Comment définissez-vous l’éducation positive ?
L’éducation ou parentalité positive est une approche empathique de l’enfant. On pose l’hypothèse que derrière les comportements, il y a des émotions et des besoins. On va alors se mettre à l’écoute de ces derniers plutôt que de tenter de contrôler les comportements. C’est donc aux parents, à tous les acteurs de la petite enfance, à tout adulte en contact avec des enfants d’écouter et de comprendre les émotions. Cette éducation se place dans une dynamique de non-violence, et dans la non-violence, il n’y a pas de jugement. Cette éducation est positive, non pour être en opposition avec quelque chose de négatif, mais parce qu’on va s’attacher à donner des ressources à l’enfant, plutôt que des limites. En résumé, plutôt que de dire « non », on va tenter d’enseigner à l’enfant comment faire.

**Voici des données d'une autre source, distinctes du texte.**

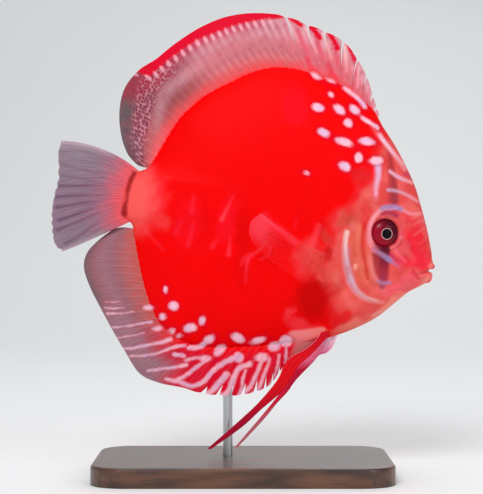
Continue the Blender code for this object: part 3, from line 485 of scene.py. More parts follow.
# %% [markdown]
# ## Carving the head
#
# A skin is smooth until something lies under it. The gill cover is a plate whose rear edge stands clear of
# the flank; a groove marks the bone ahead of it; the eye sits in a socket with a raised rim; the nostril is
# a small pit, and the mouth is a slit between two lips. Each is a hollow or a ridge drawn along a line, so
# one sum gives how far every point of the skin moves out or in.

# %% Hollows and ridges
GILL_LINE = smooth_line([(24.7, -5.7), (21.3, -11.8), (20.1, -17.9), (20.6, -23.6), (21.7, -29.3),
                         (23.9, -34.2), (27.7, -38.0), (32.3, -40.7), (36.6, -42.9)])
CHEEK_LINE = smooth_line([(29.6, -7.2), (28.7, -11.0), (28.1, -17.9), (29.0, -25.5), (30.6, -32.4),
                          (34.4, -37.4)])
EYE_CENTRE, EYE_RADII = (37.5, -12.3), (5.9, 6.1)
NOSTRIL, CHEEK_MIDDLE, NAPE = (49.2, -9.6), (39.0, -27.0), (36.0, 3.0)
GILL_LIFT, GILL_DROP, CHEEK_LIFT, CHEEK_DEPTH = 0.75, 0.5, 0.3, 0.5
EYE_RIM_LIFT, SOCKET_DEPTH, SOCKET_FOLD = 0.55, 2.6, 0.25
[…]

Pouvez-vous définir ces ressources ? Et ce que vous nommez le « réservoir affectif » ?
Le réservoir affectif est une partie de ces ressources. C’est un mélange d’amour, de complicité, de temps passé entre les enfants et les parents. Ce n’est pas l’amour au sens « J’aime mon enfant », ça c’est un sentiment, mais ce sont des actes concrets : par exemple, combien de temps aujourd’hui l’enfant et le parent ont-ils passé ensemble ? Nombre de comportements excessifs des enfants sont liés au fait qu’ils sont stressés. Et s’ils sont stressés, c’est parce que le réservoir affectif n’est pas plein. Or, le réservoir affectif est en réalité un réservoir d’énergie adaptative. C’est du carburant pour réagir face au stress.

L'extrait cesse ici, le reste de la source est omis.